Le lendemain, après le déjeuner, le yacht étant en panne sur une mer toujours tranquille, nous nous réunîmes pour écouter l'histoire. En général, nous parlions entre nous anglais, parfois français, car chacun connaissait suffisamment les deux langues. C'est en français qu'Ivan Lapse avait préféré traduire la légende, et c'est lui-même qui en fit la lecture.

 

Histoire des hommes-creux

et de la Rose-amère

 

Les hommes-creux habitent dans là pierre, ils y circulent comme des cavernes voyageuses. Dans la glace ils se promènent comme des bulles en forme d'hommes. Mais dans l'air ils ne s'aventurent, car le vent les emporterait.

Ils ont des maisons dans la pierre, dont les murs sont faits de trous, et des tentes dans la glace, dont la toile est faite de bulles. Le jour ils restent dans la pierre, et la nuit errent dans la glace, où ils dansent à la pleine lune. Mais ne voient jamais le soleil, autrement ils éclateraient.

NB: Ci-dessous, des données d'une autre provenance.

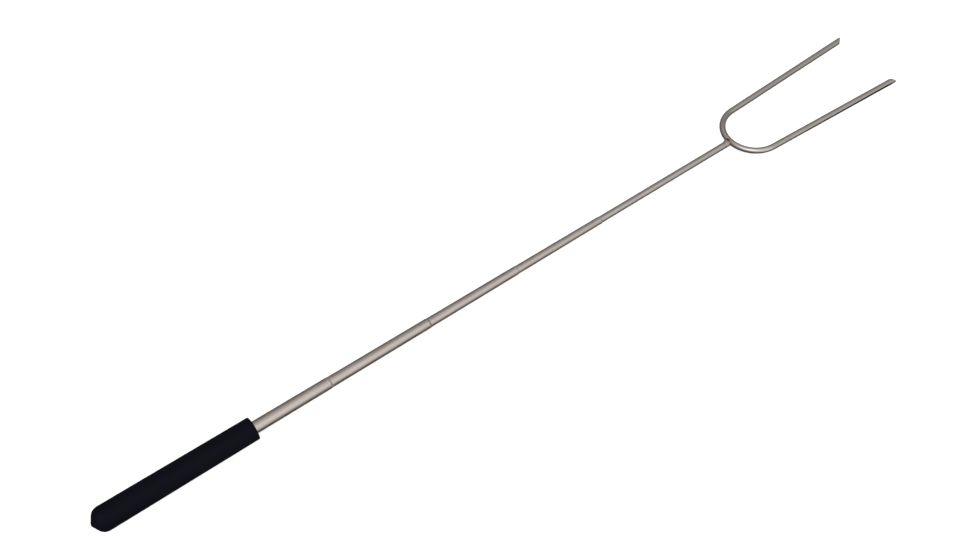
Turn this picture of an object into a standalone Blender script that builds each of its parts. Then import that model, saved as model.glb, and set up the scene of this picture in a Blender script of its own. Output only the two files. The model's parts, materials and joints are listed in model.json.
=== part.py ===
"""Telescoping marshmallow roasting fork, drawn out to full length and lying on a table.

Metres, +Z up.  +X runs along the shaft from the grip to the tine tips, and the origin is under the
middle of the fork on the table.  Every piece is first laid out on the shaft's own axis, where s is
the distance from the tip of the grip's butt, and a parent empty then lays that axis on the table.
"""
import math

import bmesh
import bpy

MM = 0.001

# Grip
GRIP_LENGTH = 106.0 * MM
GRIP_BUTT_RADIUS = 7.95 * MM
GRIP_FRONT_RADIUS = 7.42 * MM
GRIP_SHOULDER_RADIUS = 6.2 * MM
GRIP_NOSE_RADIUS = 2.5 * MM
GRIP_NOSE_ANGLE = math.radians(60.0)
GRIP_EDGE_RADIUS = 0.4 * MM
GRIP_BORE_END = 11.0 * MM
GRIP_FIT = 0.1 * MM

# Telescoping tubes.  Each one narrows towards its mouth and wedges in the mouth of the tube outside it.
TAPER = 0.0033
WALL = 0.15 * MM
LOCK_GAP = 0.03 * MM
MOUTH_ROLL = 0.08 * MM
MOUTH_ROLL_LENGTH = 0.8 * MM
REAR_CHAMFER = 0.06 * MM
OUTER_MOUTH_RADIUS = 3.8 * MM
EXPOSED = {
    "outer_tube": 53.0 * MM,
    "second_tube": 72.8 * MM,
    "third_tube": 68.6 * MM,
    "fourth_tube": 68.7 * MM,
}
MOUTH_STEP = 2.0 * MM          # each mouth stands this far out of the one outside it when collapsed
STOP_GAP = 0.3 * MM            # left between the plug's face and what stops against it

# Plug in the rear of the outer tube
OUTER_TUBE_REAR = 11.3 * MM
PLUG_FIT = 0.1 * MM
PLUG_CHAMFER = 0.9 * MM
REAR_LIP = 1.3 * MM            # the outer tube's rear edge is rolled in over the plug by this much

# Rod that carries the fork
ROD_EXPOSED = 111.5 * MM
ROD_COLLAPSED = 3.8 * MM
ROD_REAR_RADIUS = 2.33 * MM
ROD_WELD_RADIUS = 2.22 * MM
ROD_INSERTION = 3.0 * MM
TAIL_RADIUS = 1.7 * MM
TAIL_HEAD_RADIUS = 2.1 * MM
TAIL_HEAD_LENGTH = 1.2 * MM
ROD_END_CHAMFER = 0.25 * MM

# Split bush on the rod's tail
COLLAR_LENGTH = 9.4 * MM
COLLAR_BORE_RADIUS = 1.85 * MM
COLLAR_RADIUS = 2.35 * MM
COLLAR_SLOT = 0.6 * MM
COLLAR_PLAY = 0.3 * MM
COLLAR_CHAMFER = 0.2 * MM

# Fork
WIRE_RADIUS = 2.1 * MM
BEND_RADIUS = 21.1 * MM
TINE_SPLAY = math.radians(2.5)
FORK_LENGTH = 130.2 * MM       # from the crown of the bend to the tips, along the shaft's axis
TIP_CUT_ANGLE = math.radians(45.0)
WELD_LENGTH = 1.4 * MM         # from the rod's end to the wire
WELD_RADIUS = 1.5 * MM
WELD_GAP = 0.3 * MM

# Colour, metallic and roughness of each kind of surface
RUBBER = ((0.012, 0.012, 0.016), 0.0, 0.75)
TUBE_STEEL = ((0.60, 0.57, 0.53), 1.0, 0.32)
ROD_STEEL = ((0.60, 0.57, 0.53), 1.0, 0.28)
WIRE_STEEL = ((0.58, 0.56, 0.53), 1.0, 0.28)
WELD_STEEL = ((0.42, 0.36, 0.30), 1.0, 0.45)
PLASTIC = ((0.14, 0.14, 0.14), 0.0, 0.5)
BRASS = ((0.72, 0.54, 0.27), 1.0, 0.35)

# Facets
GRIP_SEGMENTS = 48
TUBE_SEGMENTS = 32
SMALL_SEGMENTS = 24
ARC_STEP = math.radians(12.0)
BEND_STEP = math.radians(6.0)
WIRE_BEVEL_RESOLUTION = 6

# Places along the axis, all worked out from the above
SHAFT_ORDER = ["outer_tube", "second_tube", "third_tube", "fourth_tube"]
MOUTH = {}
reach = GRIP_LENGTH
for tube_name in SHAFT_ORDER:
    reach += EXPOSED[tube_name]
    MOUTH[tube_name] = reach
ROD_END = MOUTH["fourth_tube"] + ROD_EXPOSED
CROWN = ROD_END + WELD_LENGTH + WIRE_RADIUS
TIP = CROWN + FORK_LENGTH
ROD_SHOULDER = MOUTH["fourth_tube"] - ROD_INSERTION
TAIL_END = ROD_SHOULDER - COLLAR_LENGTH - 2 * COLLAR_PLAY
ROD_REAR = TAIL_END - TAIL_HEAD_LENGTH
TUBE_STROKES = sum(EXPOSED[tube_name] - MOUTH_STEP for tube_name in SHAFT_ORDER[1:])
REAR_STOP = ROD_REAR - TUBE_STROKES - (ROD_EXPOSED - ROD_COLLAPSED)
PLUG_FACE = REAR_STOP - STOP_GAP

# The fork rests on the front rim of the grip and on its two tips, so its axis leans down a little.
RIM = GRIP_LENGTH - GRIP_EDGE_RADIUS
LEAN = math.atan((GRIP_FRONT_RADIUS - WIRE_RADIUS) / (TIP - RIM))
AXIS_HEIGHT = TIP * math.sin(LEAN) + WIRE_RADIUS * math.cos(LEAN)
TIP_POINT = TIP + WIRE_RADIUS / math.tan(TIP_CUT_ANGLE)


def clear_scene():
    for old in list(bpy.data.objects):
        bpy.data.objects.remove(old, do_unlink=True)
    for old in list(bpy.data.collections):
        bpy.data.collections.remove(old)


def new_collection(name):
    made = bpy.data.collections.new(name)
    bpy.context.scene.collection.children.link(made)
    return made


def finish(name, surface):
    """A piece's own material, with its colour and gloss."""
    color, metallic, roughness = surface
    made = bpy.data.materials.new(name)
    made.use_nodes = True
    shader = made.node_tree.nodes["Principled BSDF"]
    shader.inputs["Base Color"].default_value = (*color, 1.0)
    shader.inputs["Metallic"].default_value = metallic
    shader.inputs["Roughness"].default_value = roughness
    return made


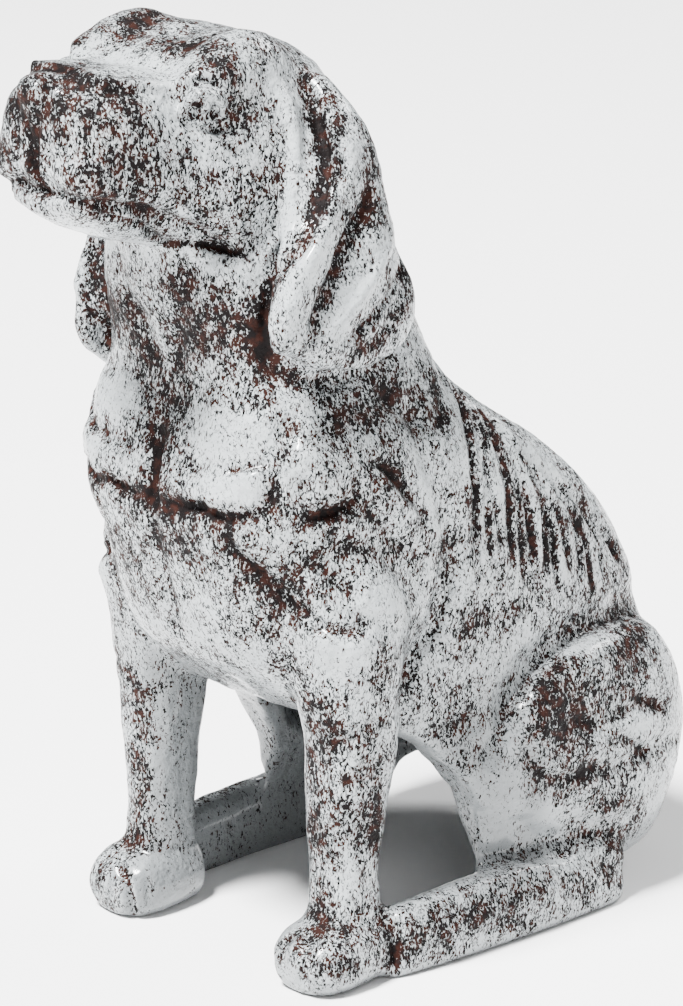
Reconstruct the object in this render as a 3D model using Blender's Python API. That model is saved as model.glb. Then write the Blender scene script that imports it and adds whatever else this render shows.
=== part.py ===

Ils ne mangent que du vide, ils mangent la forme des cadavres, ils s'enivrent de mots vides, de toutes les paroles vides que nous autres nous prononçons.

Certaines gens disent qu'ils furent toujours et seront toujours. D'autres disent qu'ils sont des morts. Et d'autres disent que chaque homme vivant a dans la montagne son homme-creux, comme l'épée a son fourreau, comme le pied a son empreinte, et qu'à la mort ils se rejoignent.

 

Au village des Cent-maisons vivait le vieux prêtre-magicien Kissé et sa femme Hulé-hulé. Ils avaient deux fils, deux jumeaux que rien ne distinguait, qui s'appelaient Mo et Ho. La mère elle-même les confondait. Pour les reconnaître, au jour de l'imposition des noms, on avait mis à Mo un collier portant une petite croix, à Ho un collier portant un petit anneau.

Le vieux Kissé avait un grand souci silencieux. Selon la coutume, son fils aîné devait lui succéder. Mais qui était son fils aîné ? Avait-il même un fils aîné ?

A l'âge d'adolescence, Mo et Ho étaient de finis montagnards. On les appelait les deux Passe-partout.